Robust asset quality

In the March quarter, the brokerage expects the slippages to remain modest, which along with healthy recoveries and upgrades would result in an overall improvement in asset quality – barring the mid-sized banks that could see stable trends. The Retail and SME segments could experience some slippages, however, the Corporate segment is likely to remain resilient, it added.

Private banks

As per MOSL, earnings for private lenders are likely to remain strong, led by healthy business growth/fee income and a sustained reduction in credit cost.

"Loan growth is projected to remain strong driven by the Retail and SME segments, while Corporate segment growth would be supported by working capital requirement and a decline in unutilized credit," it added. It sees private bank loans growing 15 percent and 17 percent over FY22 and FY23, respectively. MOSL estimates ICICI Bank to deliver 16 percent YoY loan growth over Q4FY22 and Kotak Bank and Axis Bank to grow 20 percent and 15 percent YoY, respectively. HDFC Bank and IndusInd Bank reported growth of 21 percent and 13 percent YoY, respectively, it added.

The brokerage also predicted that slippages are likely to remain modest and it is optimistic on asset quality.

"Slippages are likely to remain modest over 4QFY22 across segments, barring the MFI business, which could see some tail stress. This would result in an overall improvement in asset quality," it said.

PSU banks

It forecasts PSBs to experience continued traction in their operating performances, supported by a recovery in business growth and a sustained reduction in provisions even as opex could remain slightly elevated and treasury performance muted.

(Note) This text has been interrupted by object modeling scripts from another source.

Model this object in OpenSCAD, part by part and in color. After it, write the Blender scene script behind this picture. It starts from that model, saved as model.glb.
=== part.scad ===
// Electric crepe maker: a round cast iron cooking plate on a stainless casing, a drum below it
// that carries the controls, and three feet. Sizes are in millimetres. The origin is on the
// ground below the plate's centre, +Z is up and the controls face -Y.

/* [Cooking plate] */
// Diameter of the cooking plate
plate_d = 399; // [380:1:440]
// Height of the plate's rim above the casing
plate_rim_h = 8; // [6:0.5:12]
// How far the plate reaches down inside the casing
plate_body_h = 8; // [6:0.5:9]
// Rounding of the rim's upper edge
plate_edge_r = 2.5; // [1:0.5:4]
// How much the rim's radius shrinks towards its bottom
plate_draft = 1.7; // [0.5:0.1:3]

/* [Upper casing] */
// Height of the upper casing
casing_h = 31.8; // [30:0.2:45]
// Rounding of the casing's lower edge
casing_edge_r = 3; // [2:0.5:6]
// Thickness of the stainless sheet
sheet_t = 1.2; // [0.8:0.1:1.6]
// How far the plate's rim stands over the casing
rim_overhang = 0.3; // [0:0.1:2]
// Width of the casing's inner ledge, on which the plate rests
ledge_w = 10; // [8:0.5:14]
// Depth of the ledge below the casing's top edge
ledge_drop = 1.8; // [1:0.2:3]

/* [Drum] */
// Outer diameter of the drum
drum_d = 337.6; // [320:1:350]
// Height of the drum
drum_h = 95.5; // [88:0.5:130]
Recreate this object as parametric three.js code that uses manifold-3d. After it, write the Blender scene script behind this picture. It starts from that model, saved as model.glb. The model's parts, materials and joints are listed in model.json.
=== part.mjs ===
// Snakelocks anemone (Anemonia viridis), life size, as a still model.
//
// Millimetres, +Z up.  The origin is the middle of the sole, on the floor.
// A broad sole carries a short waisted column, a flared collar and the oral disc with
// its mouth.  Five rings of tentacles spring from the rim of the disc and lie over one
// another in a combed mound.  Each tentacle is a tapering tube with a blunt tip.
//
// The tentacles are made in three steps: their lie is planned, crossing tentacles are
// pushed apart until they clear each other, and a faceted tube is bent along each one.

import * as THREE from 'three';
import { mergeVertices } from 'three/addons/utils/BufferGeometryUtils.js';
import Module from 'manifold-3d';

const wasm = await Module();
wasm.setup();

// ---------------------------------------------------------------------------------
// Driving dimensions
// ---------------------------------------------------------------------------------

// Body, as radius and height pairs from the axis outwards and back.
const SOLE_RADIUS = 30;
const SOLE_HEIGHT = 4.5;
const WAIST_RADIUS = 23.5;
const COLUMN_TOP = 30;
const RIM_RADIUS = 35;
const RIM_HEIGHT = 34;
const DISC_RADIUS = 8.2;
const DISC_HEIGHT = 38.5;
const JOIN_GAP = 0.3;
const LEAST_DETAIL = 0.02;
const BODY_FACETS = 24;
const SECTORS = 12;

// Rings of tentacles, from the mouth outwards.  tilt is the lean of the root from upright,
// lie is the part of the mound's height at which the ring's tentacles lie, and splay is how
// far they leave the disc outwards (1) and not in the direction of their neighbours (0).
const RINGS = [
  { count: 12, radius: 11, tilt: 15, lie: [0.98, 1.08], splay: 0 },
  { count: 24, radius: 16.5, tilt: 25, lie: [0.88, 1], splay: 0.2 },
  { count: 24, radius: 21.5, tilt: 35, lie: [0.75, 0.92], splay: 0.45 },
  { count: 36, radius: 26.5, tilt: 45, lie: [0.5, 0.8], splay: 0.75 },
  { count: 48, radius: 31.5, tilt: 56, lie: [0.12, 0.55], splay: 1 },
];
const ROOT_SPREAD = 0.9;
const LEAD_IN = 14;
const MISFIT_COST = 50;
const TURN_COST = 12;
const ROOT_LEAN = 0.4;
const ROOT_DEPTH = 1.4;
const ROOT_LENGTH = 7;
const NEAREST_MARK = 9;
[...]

Slippages would continue to subside, which along with healthy recoveries would reinforce the asset quality performance, it added.

Life insurers

It expects premium growth to remain modest on slower ULIP growth; to be offset by robust demand for Annuity/Guaranteed and Credit Life products. Protection demand is likely to remain subdued, albeit could see improving trends, MOSL added. SBI Life would post an annual premium equivalent (APE) growth of 8 percent YoY, while Max Financial and ICICI Prudential would see a decline of 4 percent and 6 percent, respectively, in Q4FY22E. It also projects the value of new business (VNB) growth to remain in a modest range of 3-8 percent across all players. However, VNB margins are likely to see a sequential expansion, it noted.